According to an embodiment, the parameters the algorithm can correct are both the maximum hold current value Imax and the pulse width modulated phase period PWMt. The correction can be more easily balanced between the two parameters defining the current shape and can converge in a faster way. In this case, a weighing factor can be introduced. For example, the maximum hold current value Imax can be multiplied by (1−k) and the pulse width modulated phase period PWMt can be multiplied by k, wherein k is a factor larger than 0 and smaller than 1. Therefore, the balance between the correction by means of the maximum hold current value and the pulse width modulated phase period is performed by a simple linear interpolation.

Summarizing, by the present method is possible to minimize the uncompensated error of the valve actuated quantity (e.g. for a fuel injection, the error at 200 MPa is in the range 0.2-0.3 mm³/μs). This method definitively improves the control of a solenoid valve actuator compensating the error at EOC. Hereafter the main direct advantages: reducing the present end of command variation, which affects the physical quantity the device is controlling and delivering; reducing EMC emission, by controlling the start of EOC event at the end of a current recirculation phase (i.e. “off” phase); no needs of extra components.

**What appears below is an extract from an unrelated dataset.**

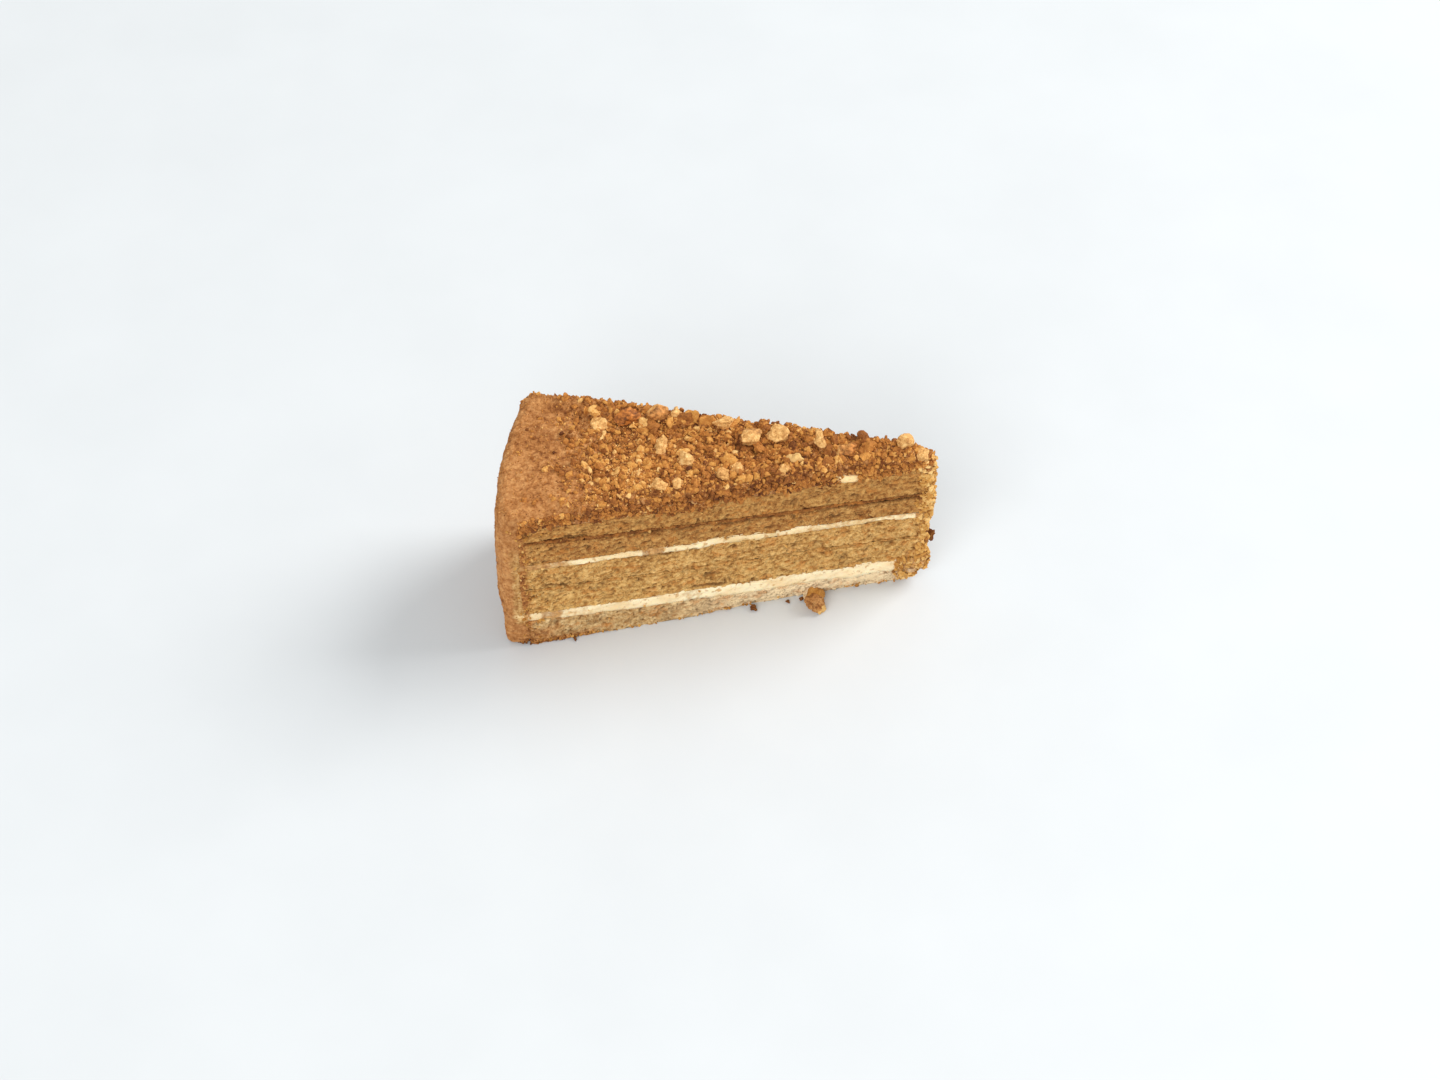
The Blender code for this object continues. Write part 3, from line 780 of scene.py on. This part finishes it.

While at least one exemplary embodiment has been presented in the foregoing summary and detailed description, it should be appreciated that a vast number of variations exist. It should also be appreciated that the exemplary embodiment or exemplary embodiments are only examples, and are not intended to limit the scope, applicability, or configuration in any way. Rather, the foregoing summary and detailed description will provide those skilled in the art with a convenient road map for implementing at least one exemplary embodiment, it being understood that various changes may be made in the function and arrangement of elements described in an exemplary embodiment without departing from the scope as set forth in the appended claims and their legal equivalents.